How customer data is collected using guest WiFi
Every mobile device that has WiFi enabled is constantly sending out a signal which looks for WiFi access points. This populates the dynamic list of available WiFi networks you see on your mobile device. Included within the signal is a unique identifying number called a media access control address, or MAC address.
Conversely, your WiFi access point is constantly listening for these signals sent out by WiFi-enabled devices—smartphones, tablets, laptops, smart watches—that come into range. When your access point receives a signal, it will log it into a database along with the device’s unique MAC address. This is how the WiFi analytics platform will identify individual customers.
The great part about this data collection strategy is that it is all done behind the scenes. You don’t have to lift a finger and you’ll immediately be gathering customer behavior data whether they log into your WiFi or not. You’ll be able to see things like customer dwell times, popular visit times, first-time visitor rate, repeat visitor rate, and more.
These anonymous metrics can be used for making data-driven marketing and operations decisions.
The beauty of a WiFi analytics platform can be seen when a customer decides to log into your WiFi. When they attempt to access the internet, they will be taken to your WiFi landing page, also known as a captive portal. This page will typically be created for you by the analytics platform provider. The page can display new menu items, promotions, events, and surveys.
Most importantly, it requires a user to enter information prior to accessing the internet—typically their name and/or email address. When they complete their login, a new customer profile is created and all previous data related to that device’s unique MAC address is added to the customer profile. If the customer logs in using their social media account, then more information can be added, such as their gender and birthday (age).
Then, through a process called progressive profiling, you can passively gather even more data from your loyal customers. If they have already logged into your WiFi once, you already have their email address, so the system will quickly look for a piece of missing information in their customer profile and ask for that instead. Over time you’ll have access to thousands of highly-detailed customer profiles.
Using WiFi analytics for restaurant marketing
Once you have a growing list of customer profiles, you can begin analyzing them to create various customer segments that are grouped by specific demographic and behavior data. With WiFi-collected data, you know you have the most accurate and reliable data to base your decisions upon.
Without knowing who your customers are, what they prefer, and how they behave, marketers are forced to create mass marketing campaigns, sending a single marketing message to their entire customer base in hopes that it will resonate with at least some of them.
But targeted marketing is a better way and it can help you save resources in the long run.
Would you send the same message to work-at-home mothers who visit during lunch hours as you would send to your late-night happy hour crowd?
Maybe you would, and maybe it would resonate with some of them. But wouldn’t it seem much more effective if you were able to send entirely different messaging to customers in each individual group?
Segmenting your customer base is a crucial step in your new data-driven marketing efforts. Customer segmentation has been proven in many cases to increase marketing ROI, email clicks and overall customer engagement.

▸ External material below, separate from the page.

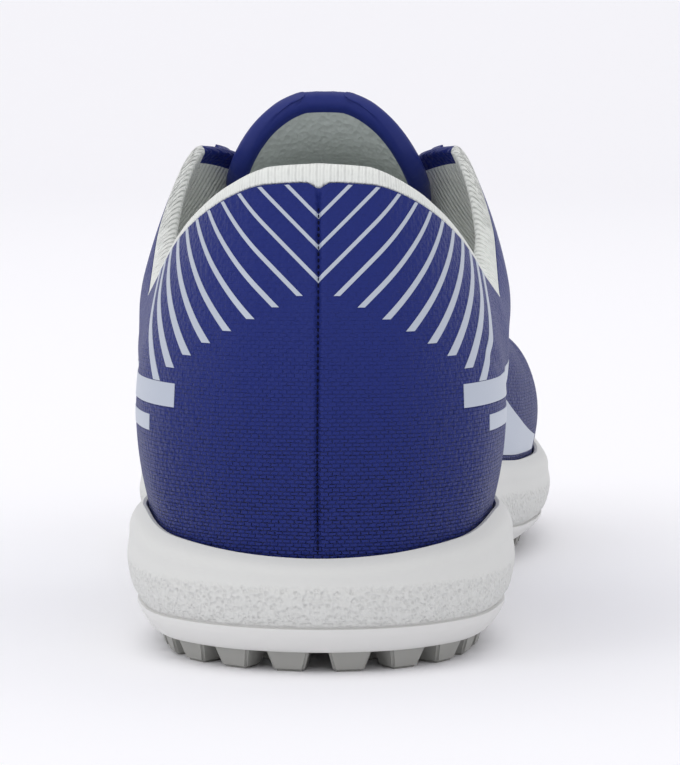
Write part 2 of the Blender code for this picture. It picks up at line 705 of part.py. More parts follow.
def make_tongue(collection):
    line, half = tongue_line()
    run = unit(np.gradient(line, axis=0))
    normal = unit(np.stack([np.zeros(len(line)), run[:, 2], -run[:, 1]], -1))
    columns = TONGUE_COLUMNS
    spread = np.linspace(-1.0, 1.0, columns)
    radius = CROWN_RADIUS * TONGUE_RADIUS_SHARE
    levels = []
    for face, depth in ((0, 0.0), (1, TONGUE_THICKNESS)):
        for place in range(len(line)):
            angle = np.arcsin(np.clip(half[place] / radius, 0.0, 0.95)) * spread
            thin = depth * np.sqrt(np.maximum(1 - (TONGUE_FLAT_SHARE * spread) ** 4, 0.0))
            bend = radius * (1 - np.cos(angle)) + thin
            row = line[place] - normal[place] * bend[:, None]
            row = row + np.array([1.0, 0.0, 0.0]) * ((radius - thin) * np.sin(angle))[:, None]
            levels.append(row)
    rows = len(line)
    points = [point for level in levels for point in level]
    faces = []
    for place in range(rows - 1):
        for step in range(columns - 1):
            base = place * columns + step
            faces.append((base, base + 1, base + columns + 1, base + columns))
            under = rows * columns + base
            faces.append((under, under + columns, under + columns + 1, under + 1))
    for place in range(rows - 1):
        for step in (0, columns - 1):
            top = place * columns + step
            low = rows * columns + top
            faces.append((top, top + columns, low + columns, low))
    for place in (0, rows - 1):
        for step in range(columns - 1):
            top = place * columns + step
            low = rows * columns + top
            faces.append((top, top + 1, low + 1, low))
    return new_object("tongue", points, faces, (0.02, 0.025, 0.20), 0.6, collection)


def make_insole(collection):
    at = turns()
    inset = LIP_WALL + GAP + WALL + GAP
    bed = side_height("bed", at) + GAP
    rings = [
        ring(at, inset, bed),
        ring(at, inset, bed + INSOLE_THICKNESS * 0.85),
        ring(at, inset + INSOLE_THICKNESS * 0.4, bed + INSOLE_THICKNESS),
    ]
    return ring_solid("insole", rings, (0.70, 0.72, 0.70), 0.9, collection)


def shift_to_origin(objects):
    """The move that brings the box's middle over the origin and its foot to z = 0."""
    bpy.context.view_layer.update()
    graph = bpy.context.evaluated_depsgraph_get()
    corners = []
    for made in objects:
        mesh = made.evaluated_get(graph).to_mesh()
        corners.extend(vertex.co[:] for vertex in mesh.vertices)
    corners = np.array(corners)
    low, high = corners.min(axis=0), corners.max(axis=0)
    return (-(low[0] + high[0]) / 2, -(low[1] + high[1]) / 2, -low[2])


def main():
    for old in list(bpy.data.objects):
        bpy.data.objects.remove(old, do_unlink=True)
    scene = bpy.context.scene.collection
    shoe = bpy.data.collections.new("turf_shoe")
    cutters = bpy.data.collections.new("cutters")
    scene.children.link(shoe)
    scene.children.link(cutters)
    made = [
        make_outsole(shoe, cutters),
        make_midsole(shoe),
        make_upper(shoe),
        make_tongue(shoe),
        make_insole(shoe),
        make_eyestay(shoe),
        make_laces(shoe, cutters),
    ]
    shift = shift_to_origin(made)
    for one in made + list(cutters.objects):
        one.location = shift


main()
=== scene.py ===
# %% [markdown]
# # A turf shoe, seen from behind
#
# This lesson dresses a plain CAD model of a low-cut turf shoe: the left shoe of a pair, as
# its owner would see it from behind. The CAD model has the right sizes and the true shape
# of the last, and it has the collision. Here every part gets a smooth skin, its edges,
# seams and prints, and a finish.
#
# The frame comes first. Everything is in metres, with the toe towards +Y, the inner side of
# the foot at +X and the floor at z = 0.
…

For restaurant startups, this can mean the difference between a huge success and an ongoing struggle.
Not only will you be able to optimize your marketing campaigns to appeal to your various customer groups, but you can also use the data to optimize purchasing and staffing decisions as well.
Test, test, and test again
You probably already know that executing marketing campaigns and measuring their success is not the end of the process. You should always be testing.
Just as you would test different marketing messages and media, you should also test different segmentation criteria. You might experience entirely different results from making one simple change to a segment. Without testing, you’ll never know if your campaigns are as optimized as they can be.
Remember that testing more than one element at a time can become confusing and may skew your results, so if you make a change to the customer segment, try to send the same marketing message that you sent in a prior campaign. This way, you’ll know that it was the segment change that caused any difference in results, and not the message itself.
WiFi analytics and marketing platforms are much less expensive than procuring data from a third-party market research agency, generally ranging between $50 to $150 USD per month for the top performing platforms. Most of them will give you a free demo of their product, so it is advised to take a look at several of them to make sure the solution you decide on is perfect for your business.
You’ll immediately able be able to start collecting live customer data that can help you make much smarter, data-driven decisions about what to test to get the most return on investment from your marketing campaigns and strategies.